Find the lines holding the word "that" and collect them.

### Available data ###

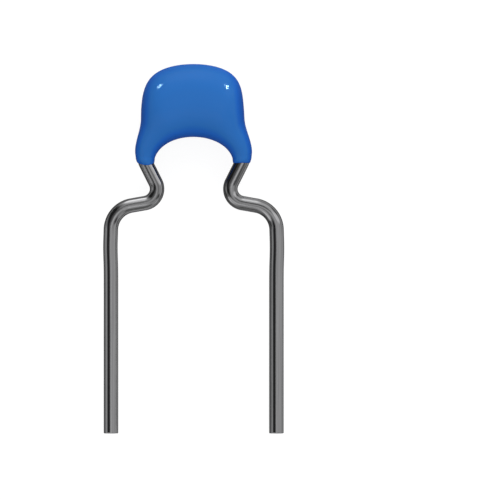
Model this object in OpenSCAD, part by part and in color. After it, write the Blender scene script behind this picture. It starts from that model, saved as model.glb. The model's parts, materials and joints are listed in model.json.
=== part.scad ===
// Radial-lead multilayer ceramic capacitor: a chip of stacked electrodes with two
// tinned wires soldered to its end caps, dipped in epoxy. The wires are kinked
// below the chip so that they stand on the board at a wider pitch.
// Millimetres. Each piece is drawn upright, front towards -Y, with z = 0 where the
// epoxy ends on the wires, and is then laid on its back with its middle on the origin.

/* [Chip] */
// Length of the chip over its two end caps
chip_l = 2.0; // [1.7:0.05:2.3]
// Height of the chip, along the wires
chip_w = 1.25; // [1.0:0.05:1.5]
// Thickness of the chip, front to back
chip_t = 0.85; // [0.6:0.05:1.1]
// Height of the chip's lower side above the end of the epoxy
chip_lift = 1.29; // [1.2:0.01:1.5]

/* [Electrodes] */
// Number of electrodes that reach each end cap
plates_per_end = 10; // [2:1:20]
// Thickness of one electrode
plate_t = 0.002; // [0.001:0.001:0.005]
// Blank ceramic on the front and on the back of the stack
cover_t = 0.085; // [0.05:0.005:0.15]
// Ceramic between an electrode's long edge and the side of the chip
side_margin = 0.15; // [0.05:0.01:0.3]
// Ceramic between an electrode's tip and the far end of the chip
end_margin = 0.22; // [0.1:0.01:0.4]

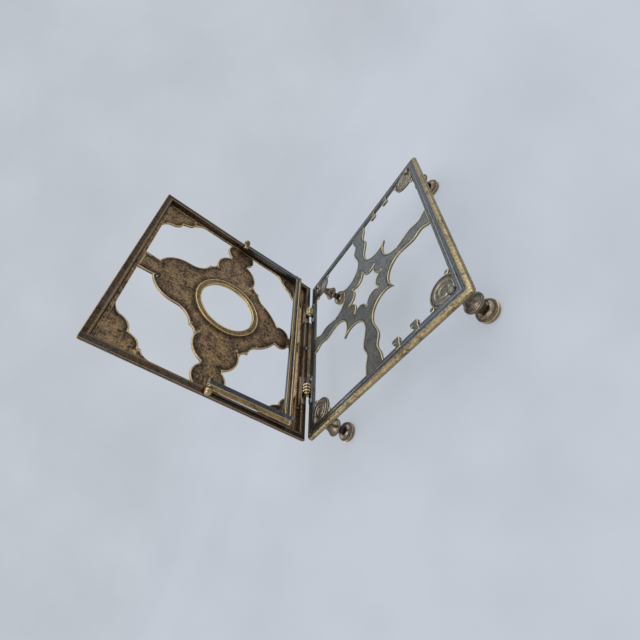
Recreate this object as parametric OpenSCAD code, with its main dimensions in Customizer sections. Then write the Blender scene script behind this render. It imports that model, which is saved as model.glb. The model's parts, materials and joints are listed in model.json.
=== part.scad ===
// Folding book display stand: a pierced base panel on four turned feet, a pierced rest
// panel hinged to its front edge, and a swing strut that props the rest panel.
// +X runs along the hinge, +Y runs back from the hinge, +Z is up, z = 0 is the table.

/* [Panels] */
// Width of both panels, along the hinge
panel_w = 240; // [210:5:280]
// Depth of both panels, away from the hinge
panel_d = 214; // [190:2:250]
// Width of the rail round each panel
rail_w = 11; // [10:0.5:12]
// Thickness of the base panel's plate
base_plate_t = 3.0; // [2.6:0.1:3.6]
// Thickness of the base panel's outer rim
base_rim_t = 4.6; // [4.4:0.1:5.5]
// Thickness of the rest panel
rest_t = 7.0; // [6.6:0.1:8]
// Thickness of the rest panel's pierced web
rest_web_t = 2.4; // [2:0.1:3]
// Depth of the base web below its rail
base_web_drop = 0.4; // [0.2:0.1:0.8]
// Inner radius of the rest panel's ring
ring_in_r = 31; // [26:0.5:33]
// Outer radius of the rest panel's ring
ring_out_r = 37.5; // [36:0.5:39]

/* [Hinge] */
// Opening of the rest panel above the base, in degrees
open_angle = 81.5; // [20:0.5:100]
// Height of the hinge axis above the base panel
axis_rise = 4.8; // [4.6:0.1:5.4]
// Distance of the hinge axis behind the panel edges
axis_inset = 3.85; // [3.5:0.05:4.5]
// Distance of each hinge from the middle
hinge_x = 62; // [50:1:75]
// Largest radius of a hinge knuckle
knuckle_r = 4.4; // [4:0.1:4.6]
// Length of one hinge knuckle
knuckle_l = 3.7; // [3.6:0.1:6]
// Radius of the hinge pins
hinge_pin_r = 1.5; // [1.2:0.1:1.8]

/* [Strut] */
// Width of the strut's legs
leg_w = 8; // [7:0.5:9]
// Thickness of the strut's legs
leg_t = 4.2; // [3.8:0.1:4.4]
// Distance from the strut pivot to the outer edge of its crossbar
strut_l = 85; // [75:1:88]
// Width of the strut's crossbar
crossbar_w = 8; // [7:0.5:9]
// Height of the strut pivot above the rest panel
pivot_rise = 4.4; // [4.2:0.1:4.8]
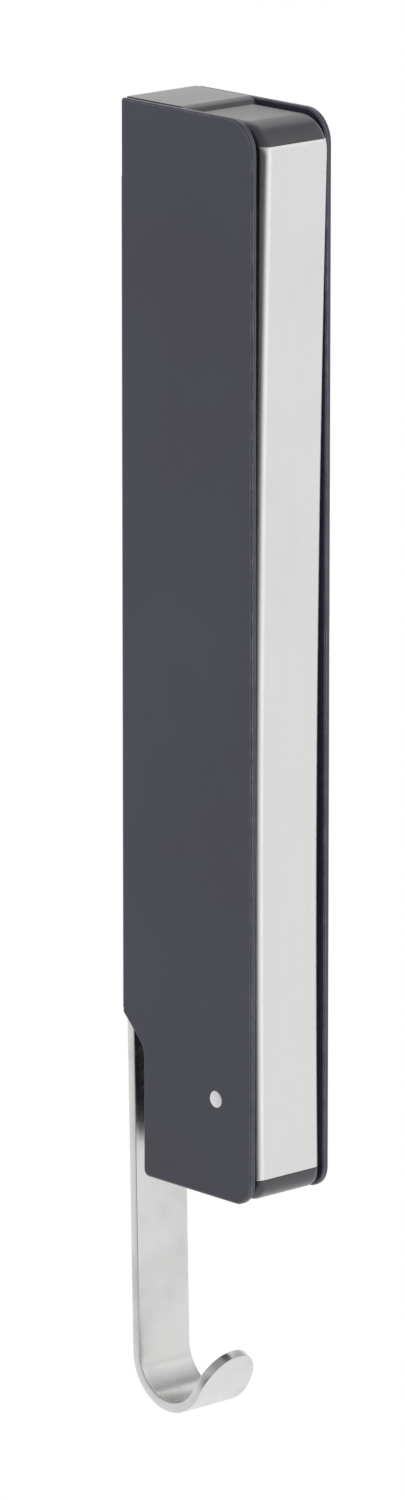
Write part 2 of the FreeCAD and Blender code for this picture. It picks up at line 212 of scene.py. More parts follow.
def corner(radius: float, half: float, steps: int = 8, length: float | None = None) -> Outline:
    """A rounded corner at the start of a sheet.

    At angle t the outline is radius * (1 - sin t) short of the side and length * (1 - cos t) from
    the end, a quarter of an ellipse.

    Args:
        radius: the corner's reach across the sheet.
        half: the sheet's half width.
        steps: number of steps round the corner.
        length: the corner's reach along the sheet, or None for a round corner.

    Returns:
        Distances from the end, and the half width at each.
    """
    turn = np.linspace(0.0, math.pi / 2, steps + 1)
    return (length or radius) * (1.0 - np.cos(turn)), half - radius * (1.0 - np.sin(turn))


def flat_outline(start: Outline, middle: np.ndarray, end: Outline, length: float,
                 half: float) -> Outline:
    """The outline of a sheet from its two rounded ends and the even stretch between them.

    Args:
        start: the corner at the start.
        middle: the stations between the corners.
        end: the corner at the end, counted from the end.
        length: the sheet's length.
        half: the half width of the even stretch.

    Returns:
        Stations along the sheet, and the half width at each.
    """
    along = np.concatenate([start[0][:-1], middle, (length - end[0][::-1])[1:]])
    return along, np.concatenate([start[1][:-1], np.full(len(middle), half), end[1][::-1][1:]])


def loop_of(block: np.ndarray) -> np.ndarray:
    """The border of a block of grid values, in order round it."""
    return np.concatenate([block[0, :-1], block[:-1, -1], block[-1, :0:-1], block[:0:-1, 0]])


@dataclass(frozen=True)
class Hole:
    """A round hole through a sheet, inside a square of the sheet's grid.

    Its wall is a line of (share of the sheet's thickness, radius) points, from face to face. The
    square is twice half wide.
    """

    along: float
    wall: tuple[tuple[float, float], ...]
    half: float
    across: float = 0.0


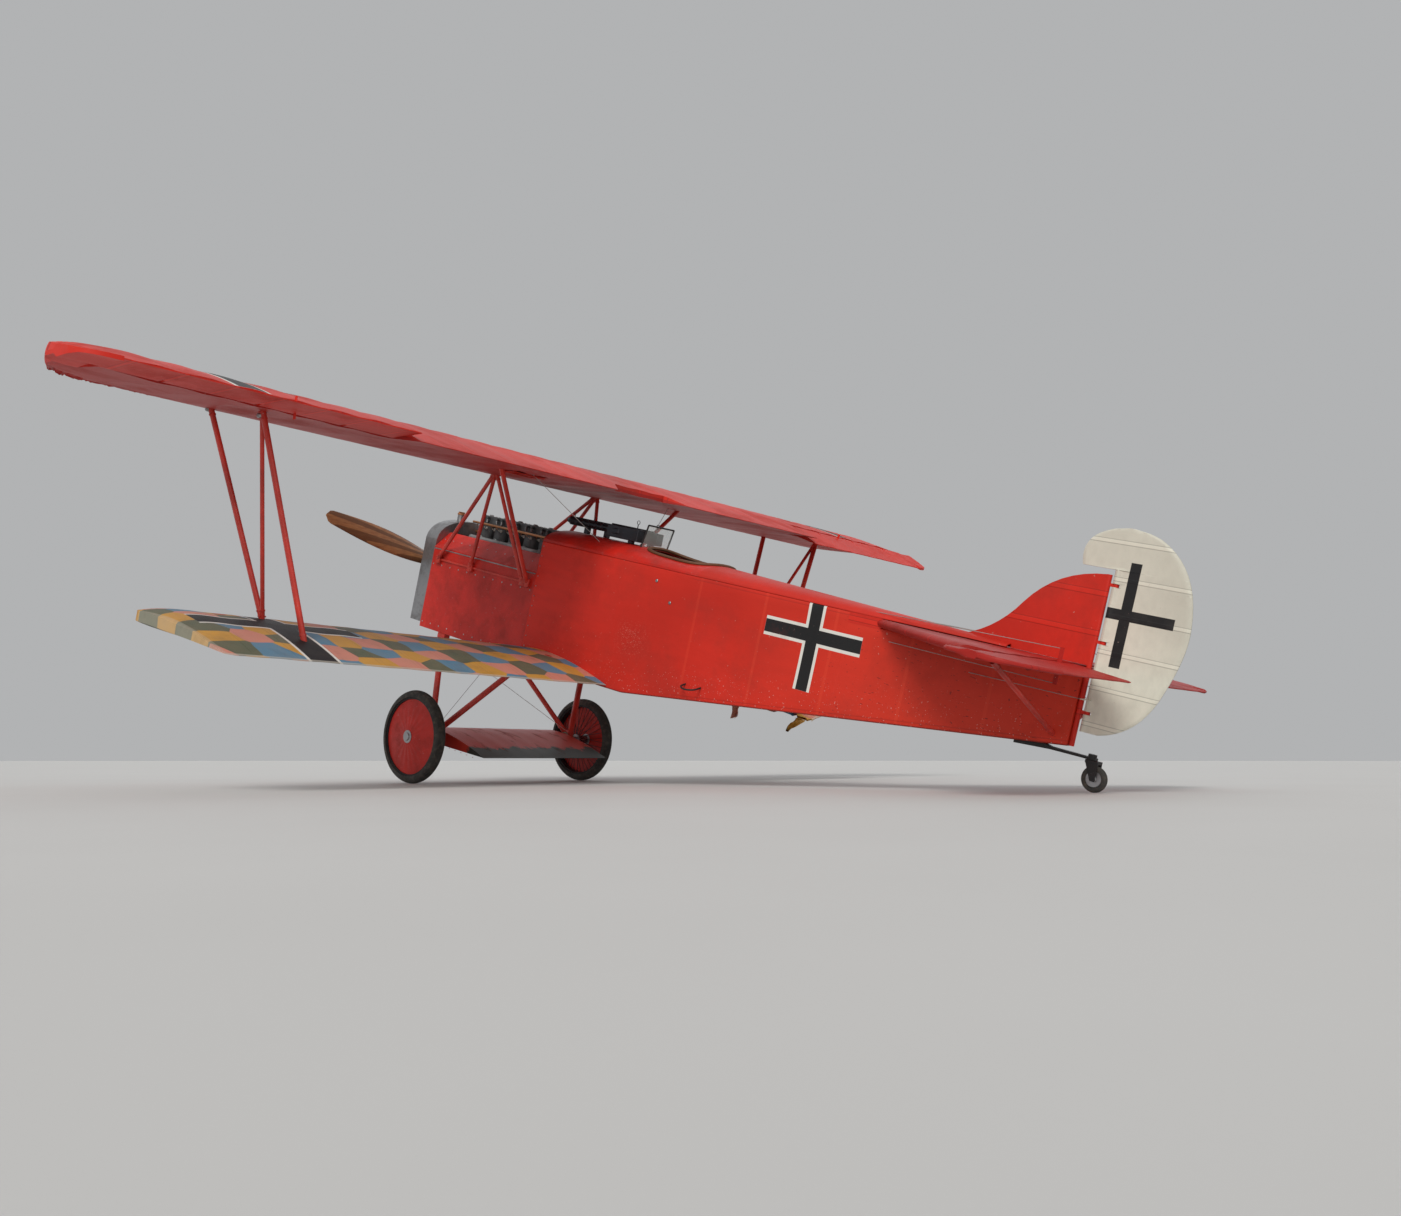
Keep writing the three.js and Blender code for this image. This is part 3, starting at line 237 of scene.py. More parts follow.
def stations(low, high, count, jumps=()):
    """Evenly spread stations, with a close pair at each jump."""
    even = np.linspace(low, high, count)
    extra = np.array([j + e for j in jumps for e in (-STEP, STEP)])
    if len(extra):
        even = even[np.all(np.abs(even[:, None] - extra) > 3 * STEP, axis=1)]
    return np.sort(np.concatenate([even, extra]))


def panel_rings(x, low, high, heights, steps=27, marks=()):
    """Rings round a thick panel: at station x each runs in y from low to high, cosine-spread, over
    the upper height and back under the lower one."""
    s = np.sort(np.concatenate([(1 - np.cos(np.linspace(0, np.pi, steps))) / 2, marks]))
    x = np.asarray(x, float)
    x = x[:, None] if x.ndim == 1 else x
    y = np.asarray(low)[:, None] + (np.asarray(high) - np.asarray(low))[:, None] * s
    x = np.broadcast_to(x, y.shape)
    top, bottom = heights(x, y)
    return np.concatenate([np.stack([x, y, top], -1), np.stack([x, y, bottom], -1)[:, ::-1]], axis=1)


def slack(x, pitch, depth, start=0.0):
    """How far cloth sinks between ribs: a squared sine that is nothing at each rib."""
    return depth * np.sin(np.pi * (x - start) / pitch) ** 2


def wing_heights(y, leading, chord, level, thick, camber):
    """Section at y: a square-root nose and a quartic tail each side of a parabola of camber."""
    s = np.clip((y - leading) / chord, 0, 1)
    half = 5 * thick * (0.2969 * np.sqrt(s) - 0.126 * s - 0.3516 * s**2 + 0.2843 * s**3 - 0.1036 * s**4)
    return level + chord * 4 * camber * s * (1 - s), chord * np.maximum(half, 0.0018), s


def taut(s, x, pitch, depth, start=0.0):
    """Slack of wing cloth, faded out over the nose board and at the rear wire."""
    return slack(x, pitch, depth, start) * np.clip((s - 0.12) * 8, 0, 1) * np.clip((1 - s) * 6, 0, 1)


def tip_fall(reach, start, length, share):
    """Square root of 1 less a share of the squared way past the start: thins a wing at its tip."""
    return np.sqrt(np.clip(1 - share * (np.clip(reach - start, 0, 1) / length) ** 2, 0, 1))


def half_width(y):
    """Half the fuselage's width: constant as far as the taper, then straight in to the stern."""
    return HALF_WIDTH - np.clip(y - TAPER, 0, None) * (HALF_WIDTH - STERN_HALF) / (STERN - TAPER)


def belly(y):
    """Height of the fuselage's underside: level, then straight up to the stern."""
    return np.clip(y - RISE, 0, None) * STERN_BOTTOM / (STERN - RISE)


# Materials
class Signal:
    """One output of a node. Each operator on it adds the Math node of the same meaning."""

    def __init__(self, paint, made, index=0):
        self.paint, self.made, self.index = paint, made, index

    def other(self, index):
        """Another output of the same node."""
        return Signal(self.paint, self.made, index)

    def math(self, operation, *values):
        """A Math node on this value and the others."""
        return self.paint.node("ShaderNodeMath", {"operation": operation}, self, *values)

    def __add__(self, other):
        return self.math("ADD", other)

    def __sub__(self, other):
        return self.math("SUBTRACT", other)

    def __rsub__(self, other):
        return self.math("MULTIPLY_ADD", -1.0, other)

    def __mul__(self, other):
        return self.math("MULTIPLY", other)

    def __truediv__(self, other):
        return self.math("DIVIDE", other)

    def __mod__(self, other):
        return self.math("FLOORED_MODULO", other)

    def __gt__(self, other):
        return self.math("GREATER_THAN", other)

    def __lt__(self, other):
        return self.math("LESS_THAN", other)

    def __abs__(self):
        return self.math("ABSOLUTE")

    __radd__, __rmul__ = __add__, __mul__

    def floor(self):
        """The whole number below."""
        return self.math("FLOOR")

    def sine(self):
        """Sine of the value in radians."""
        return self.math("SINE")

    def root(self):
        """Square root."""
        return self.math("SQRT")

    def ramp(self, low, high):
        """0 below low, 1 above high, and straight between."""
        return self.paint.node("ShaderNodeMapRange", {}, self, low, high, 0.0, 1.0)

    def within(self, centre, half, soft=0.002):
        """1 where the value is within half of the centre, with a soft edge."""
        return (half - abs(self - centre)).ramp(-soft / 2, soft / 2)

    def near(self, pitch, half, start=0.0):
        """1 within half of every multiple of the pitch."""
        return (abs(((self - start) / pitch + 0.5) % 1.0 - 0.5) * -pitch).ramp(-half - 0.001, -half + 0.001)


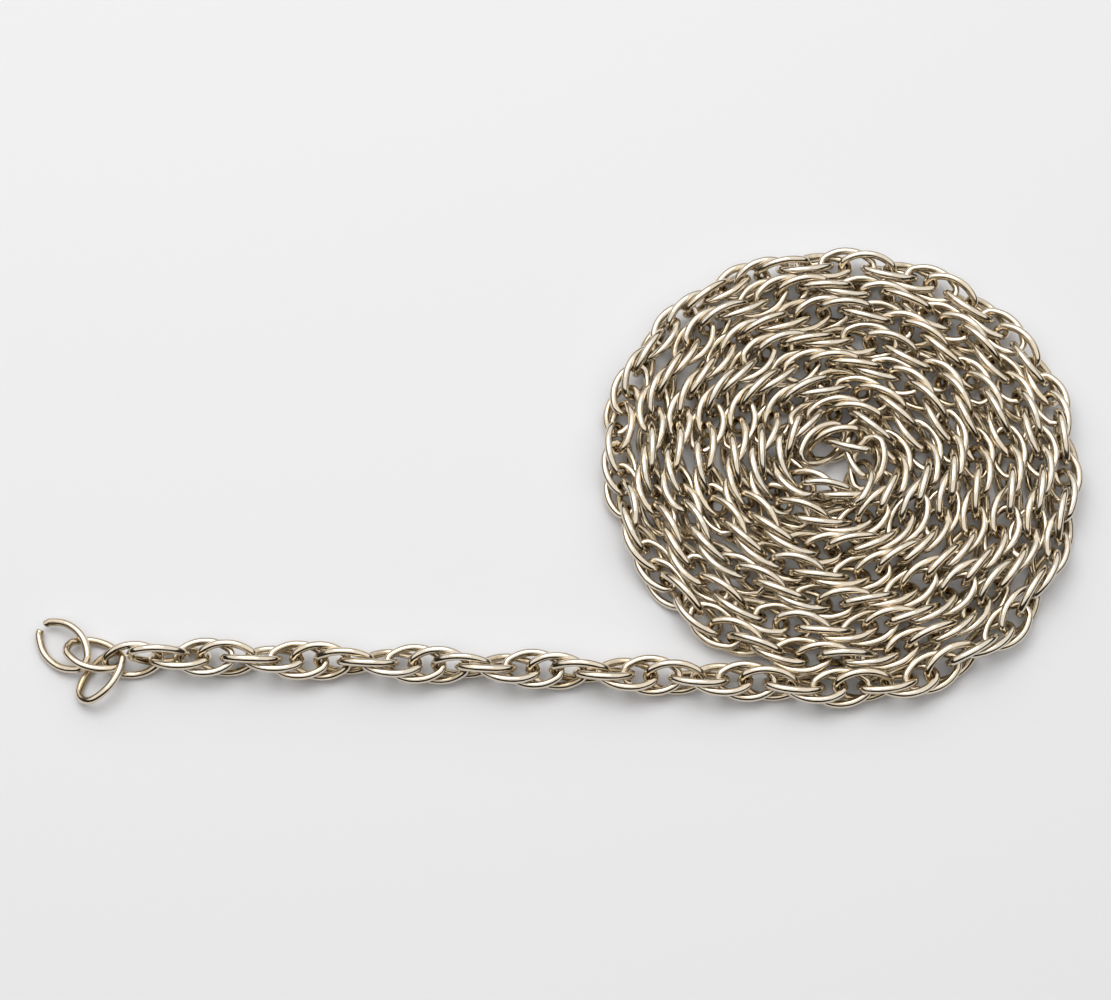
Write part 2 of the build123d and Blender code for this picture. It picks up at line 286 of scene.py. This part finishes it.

###

Finished exercise:
Model this object in OpenSCAD, part by part and in color. After it, write the Blender scene script behind this picture. It starts from that model, saved as model.glb. The model's parts, materials and joints are listed in model.json.
// below the chip so that they stand on the board at a wider pitch.
// Number of electrodes that reach each end cap
Recreate this object as parametric OpenSCAD code, with its main dimensions in Customizer sections. Then write the Blender scene script behind this render. It imports that model, which is saved as model.glb. The model's parts, materials and joints are listed in model.json.
// panel hinged to its front edge, and a swing strut that props the rest panel.
    """How far cloth sinks between ribs: a squared sine that is nothing at each rib."""